Expressing the equilibrium in the above equation in terms of K gives:

$$K=\frac{n_{BenEBS}}{n_{BenCl}}\times {\frac{n_{Cl}}{n_{EBS}}}_{}=\mathrm{constant}$$

(12)

where n_BenCl, n_EBS, n_BenEBS, and n_Cl are the mole ratios of BenCl, EBS, BenEBS, and Cl, respectively. The percentage of Ben⁺ EBS⁻ in the IAP increases with the concentration of NaEBS. Assuming that K is constant, the calculated value of n_BenEBS when 40 times the number of moles of EBS are added to BenCl, is more than 0.998 that of Ben. Accordingly, Ben⁺ EBS⁻ is more likely to extract PAHs than Ben⁺ Cl⁻. This n_BenEBS value is obtained using the Cl⁻ value when 200 times more water is added to BTC and EBS. As the percentage of water increases, the Cl⁻ concentration decreases, making the n_BenEBS value much closer to 1; thus, the presence of Cl cannot be ignored when considering the formation of ion associates.

4. Conclusions

The formation of an IAP composed of EBS⁻ and Ben⁺ requires:

(1) The formation of ion associates (i.e., precipitated microparticles due to the solubility product.)

(2) The presence of excess EBS⁻, which promotes the growth of particulates (colloids). The quantitative collection of PAHs requires that the concentration of NaEBS is higher than that of BTC. The IAP contains water.

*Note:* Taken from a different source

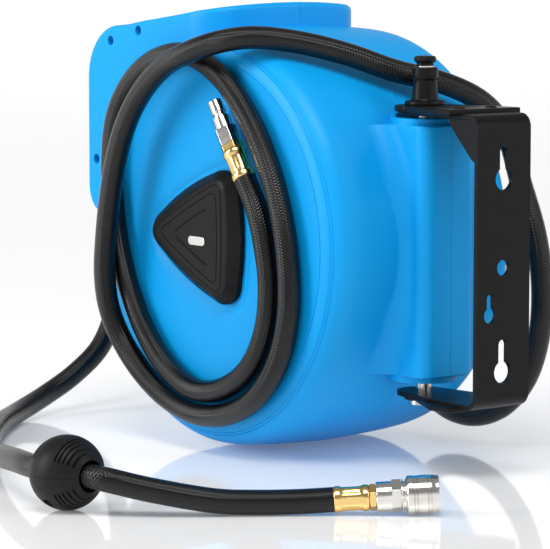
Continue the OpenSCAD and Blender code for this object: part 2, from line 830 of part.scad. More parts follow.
module inlet_elbow() {
    color("goldenrod") reel() translate([inlet_x, 0, 0]) difference() {
        union() {
            sphere(r = 10.2);
            translate([3, 0, 0]) along_x() cylinder(r = 12, h = 7.4);
            translate([0, 0, -20]) cylinder(r = 8.5, h = 20);
            translate([0, 0, -19]) rotate(30) hexagon(19, 6);
        }
        translate([3.9, 0, 0]) along_x() cylinder(r = axle_r + fit_gap, h = 20);
        along_x() cylinder(r = 4, h = 20);
        translate([0, 0, -40]) cylinder(r = 4, h = 40);
    }
}

module inlet_ferrule() {
    color("goldenrod") reel() translate([inlet_x, 0, -20 - ferrule_len]) difference() {
        cylinder(r = hose_r + 0.9, h = ferrule_len - 0.02);
        translate([0, 0, -1]) cylinder(r = hose_r + fit_gap, h = ferrule_len - 5);
        cylinder(r = 3.5, h = ferrule_len);
    }
}

module lead_hose() {
    color("black") reel() swept_tube(lead_points, hose_r);
}

lead_end = lead_points[len(lead_points) - 1];

// Draws along the lead's last stretch, which leans towards -Y
module lead_tip() {
    translate(lead_end) rotate([plug_lean, 0, 0]) children();
}

module crimp(len) {
    difference() {
        union() {
            cylinder(r = ferrule_r, h = len);
            translate([0, 0, 1]) cylinder(r = ferrule_r + 0.7, h = 3);
            translate([0, 0, len - 4]) cylinder(r = ferrule_r + 0.7, h = 3);
        }
        translate([0, 0, -1]) cylinder(r = 3.5, h = len + 2);
    }
}

module lead_ferrule() {
    color("goldenrod") reel() lead_tip() translate([0, 0, 0.02]) crimp(ferrule_len - 0.02);
}

module adapter(len) {
    difference() {
        hexagon(hex_af, len);
        translate([0, 0, -1]) cylinder(r = 3.5, h = len + 2);
    }
}

module lead_adapter() {
    color("goldenrod") reel() lead_tip() translate([0, 0, ferrule_len + 0.02]) adapter(adapter_len);
}

// Quick plug: hexagon, stem, locking groove and nose
module lead_plug() {
    color("silver") reel() lead_tip() translate([0, 0, ferrule_len + adapter_len + 0.04]) difference() {
        union() {
            hexagon(hex_af, 12);
            cylinder(r = plug_r, h = 21);
            cylinder(r = 4.1, h = 25);
            translate([0, 0, 24]) cylinder(r = 4.9, h = 9);
        }
        translate([0, 0, -1]) cylinder(r = 2.5, h = 40);
    }
}

// ---- Delivery hose ----

module delivery_hose() {
    color("black") reel() swept_tube(delivery_points, hose_r);
}

ball_heading = atan2(delivery_points[16][1] - delivery_points[15][1], delivery_points[16][0] - delivery_points[15][0]);

module ball_shape() {
    difference() {
        sphere(r = ball_r);
        translate([0, 0, -40]) cylinder(r = hose_r + 0.2, h = 80);
        for (k = [0:3]) for (flip = [-1, 1]) mirror([0, 0, flip < 0 ? 1 : 0])
            translate([0, 0, 18.2 - k * 2.7]) tube(40, sqrt(ball_r * ball_r - pow(18.2 - k * 2.7, 2)) - 1.1, 1.1);
        ball_screw_shapes(fit_gap, 40);
    }
}

module ball_screw_shapes(gap, reach) {
    for (side = [-1, 1]) translate([0, side * 14.5, 0]) along_x() {
        translate([0, 0, -11]) cylinder(r = 1.5 + gap, h = 22);
        translate([0, 0, 9]) cylinder(r = 3 + gap, h = reach);
    }
}

module ball_half(side) {
    color("black") reel() aim(ball_at, ball_heading, 0) intersection() {
        ball_shape();
        translate([side > 0 ? 0.1 : -40.1, -40, -40]) cube([40, 80, 80]);
    }
}

module ball_half_a() {
    ball_half(1);
}

module ball_half_b() {
    ball_half(-1);
}

module ball_screws() {
    color("dimgray") reel() aim(ball_at, ball_heading, 0) ball_screw_shapes(0, 3);
}

delivery_end = delivery_points[len(delivery_points) - 1];

module delivery_tip(along) {
    aim(delivery_end, coupler_heading, coupler_pitch) translate([0, 0, along]) children();
}

module delivery_ferrule() {
    color("goldenrod") reel() delivery_tip(0.02) crimp(ferrule_len - 0.02);
}

module coupler_adapter() {
    color("goldenrod") reel() delivery_tip(ferrule_len + 0.02) adapter(adapter_len);
}

coupler_at = ferrule_len + adapter_len + 0.04;
socket_from = 8;
body_r = 8.4;
body_end = body_len + sleeve_len - 2;
ball_lock_at = 27.5;
lock_ball_r = 1.35;
lock_ball_out = socket_r + lock_ball_r + 0.05;

module coupler_body() {
    color("silver") reel() delivery_tip(coupler_at) difference() {
        union() {
            cylinder(r = 8.9, h = 9.5);
            translate([0, 0, 9]) hexagon(17.5, 5.8);
            cylinder(r = body_r, h = body_end);
        }
        translate([0, 0, -1]) cylinder(r = 3.5, h = 60);
        translate([0, 0, socket_from]) cylinder(r = socket_r, h = 60);
        for (a = [0:90:270]) rotate([0, 0, a]) translate([socket_r - 1, 0, ball_lock_at]) rotate([0, 90, 0])
            cylinder(r = lock_ball_r + fit_gap, h = 6);
    }
}

module coupler_sleeve() {
    color("silver") reel() delivery_tip(coupler_at + body_len) difference() {
        union() {
            cylinder(r = sleeve_r - 0.5, h = sleeve_len);
            cylinder(r = sleeve_r, h = 4);
            translate([0, 0, 5]) cylinder(r = sleeve_r, h = 7);
            translate([0, 0, 13]) cylinder(r = sleeve_r, h = 1.5);
        }
        translate([0, 0, -1]) cylinder(r = body_r + run_gap, h = sleeve_len + 2);
        translate([0, 0, -1]) cylinder(r = body_r + 1.6, h = 7);
        translate([0, 0, ball_lock_at - body_len - 1.6]) cylinder(r = body_r + 1.2, h = 20);
    }
}

module coupler_spring() {
    color("silver") reel() delivery_tip(coupler_at + body_len - sleeve_travel) for (i = [0:2])
        translate([0, 0, 0.4 + i * 2.2]) rotate_extrude($fn = 24) translate([body_r + 0.9, 0]) circle(r = 0.5, $fn = 16);
}

module coupler_balls() {
    color("silver") reel() delivery_tip(coupler_at + ball_lock_at) for (a = [0:90:270]) rotate([0, 0, a])
        translate([lock_ball_out, 0, 0]) sphere(r = lock_ball_r, $fn = 32);
}

wall_bracket();
top_plate();
bottom_plate();
plate_rivets();
pivot_stud();
plunger_body();
locking_pin();
pull_knob();
pin_spring();
casing_left();
casing_right();
triangle_cap();
cap_plate();
inlet_cover();
casing_screws();
outlet_frame();
roller_top();
roller_bottom();
roller_left();
roller_right();
roller_pins();
axle();
axle_nut();
spring_arbor();
pawl();
pawl_pin();
pawl_spring();
drum_core();
flange_left();
flange_right();
bush_left();
bush_right();
ratchet_ring();
spring_case();
spring_case_lid();
power_spring();
swivel_housing();
swivel_seals();
hose_tail();
wound_hose();
hose_run();
inlet_elbow();
inlet_ferrule();
lead_hose();
lead_ferrule();
lead_adapter();
lead_plug();
delivery_hose();
ball_half_a();
ball_half_b();
ball_screws();
delivery_ferrule();
coupler_adapter();
coupler_body();
coupler_sleeve();
coupler_spring();
coupler_balls();
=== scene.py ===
"""Finished looks for a wall-mounted, spring-rewind air hose reel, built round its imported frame."""

import math

import bmesh
import bpy
from bpy.props import FloatProperty, FloatVectorProperty, IntProperty, PointerProperty
from mathutils import Matrix, Vector


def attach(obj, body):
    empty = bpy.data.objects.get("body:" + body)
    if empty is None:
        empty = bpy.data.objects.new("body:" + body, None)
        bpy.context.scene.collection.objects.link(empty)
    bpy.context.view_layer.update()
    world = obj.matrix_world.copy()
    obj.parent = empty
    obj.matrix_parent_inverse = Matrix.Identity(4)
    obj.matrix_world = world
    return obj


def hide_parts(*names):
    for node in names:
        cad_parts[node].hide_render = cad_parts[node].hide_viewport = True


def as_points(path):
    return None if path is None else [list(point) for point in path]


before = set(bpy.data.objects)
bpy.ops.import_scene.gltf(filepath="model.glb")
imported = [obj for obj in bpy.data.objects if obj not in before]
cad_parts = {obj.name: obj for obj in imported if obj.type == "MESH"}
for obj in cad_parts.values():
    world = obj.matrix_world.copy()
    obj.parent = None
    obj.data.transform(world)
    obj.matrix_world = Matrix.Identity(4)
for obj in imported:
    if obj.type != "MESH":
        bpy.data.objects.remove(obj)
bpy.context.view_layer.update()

bl_info = {
    "name": "Air hose reel",
    "version": (1, 0, 0),
    "blender": (4, 5, 0),
    "location": "View3D > Sidebar > Hose reel",
    "description": "Builds the casing, bracket, hoses and fittings of an air hose reel",
    "category": "Add Mesh",
}

# Everything is drawn in millimetres from the drum's centre, then set in the frame
DRUM_CENTRE = (0.0, -0.206, -0.006)
REEL = Matrix.Translation(DRUM_CENTRE) @ Matrix.Scale(0.001, 4)
PIN_Y = 131.0
WALL_Y = 206.0
OUTLET_TOP, OUTLET_LOW, OUTLET_HALF = 80.2, 21.8, 29.2

LEAD_ROUTE = (
    (-97, 0, -38), (-97, 1, -58), (-95.5, 8, -82), (-92, 24, -104), (-88, 50, -119),
    (-86, 82, -122), (-86, 112, -112), (-86, 135, -90), (-86, 147, -60), (-86, 149, -27),
    (-86, 142, 6), (-84, 130, 38), (-76, 125, 70), (-58, 121, 91), (-31, 114, 104),
    (0, 101, 112.5), (28, 86, 123.5), (54, 69, 131), (77, 53, 134), (92, 35, 131),
    (99.5, 11, 123.5), (100, -15, 113.5), (99.5, -39, 97), (99.5, -57, 76), (99.5, -69, 52),
    (99.5, -77, 25), (99.5, -82, -2), (99.5, -84, -28), (97, -82, -52), (91, -74, -75),
    (86, -57, -95), (84, -31, -109), (84, 2, -115), (84, 36, -110), (84, 66, -95),
    (84, 88, -69), (84, 98, -37), (84, 97, -4), (84, 89, 28), (84, 75, 58), (84, 54, 86),
    (84, 26, 109), (84, -7, 121.5), (84, -40, 119), (84, -69, 105), (84, -90, 81),
    (84, -97, 52), (84, -96, 22), (84, -90, -8), (84, -78, -37), (84, -60, -64), (84, -35, -86),
    (84, -3, -98.5), (84, 30, -94), (84, 58, -77), (84, 74, -51), (84, 78, -22), (85.5, 75, 4),
    (86.5, 68, 26), (86.5, 56, 44),
)
DELIVERY_ROUTE = (
    (0, -156, 44.5), (0, -180, 33), (0, -200, 10), (0, -208, -16), (3, -207, -43),
    (10, -202, -70), (26, -197, -95), (50, -195, -113), (80, -190, -126), (114, -172, -132.4),
    (150, -138, -132.4), (184, -96, -132.4), (214, -50, -130), (240, 2, -125),
    (260, 54, -119.5), (269, 93, -117.5), (261, 141, -117.5), (239, 163, -124),
    (208, 184, -131), (187, 198, -132.4), (166, 212.5, -132.2), (150, 225, -131),
)
BALL_AT = (265, 117, -117.5)
FLOOR_Z = -140.0
LOW_DROP = 5.0
ARM_TOP = 87.5
PIN_BORE = 5.05
AXLE_BORE = 9.1
ADAPTER_AT = 21.02
END_PIECE_AT = 25.04
SLEEVE_AT = 43.04
COUPLER_HEADING, COUPLER_RISE = math.radians(142), math.radians(3.4)
PLUG_LEAN = math.atan2(12, 18)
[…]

IAP extraction is capable of several hundred-fold enrichment and is applicable to the enrichment of trace constituents in a range of environmental water samples beyond those considered in this study. The success of IAP microextraction with Ben and EBS was confirmed by UV, fluorescence, and electrochemical detection using various detection principles. This confirmation can be made using electrochemical reaction, such as that of estrone, even if the hydrophobicity is small. Ben and EBS exhibit UV absorption and fluorescence; therefore, substances with low hydrophobicity cannot be detected owing to the presence of the Ben and EBS peaks in the UV and fluorescence spectra. Accordingly, a combination of organic cations and anions that exhibit lower UV absorption than BTC and EBS, i.e., that lack benzene rings or imidazolium groups, is required. This will reduce the influence of the IAP components in the HPLC analysis of environmental pollutants.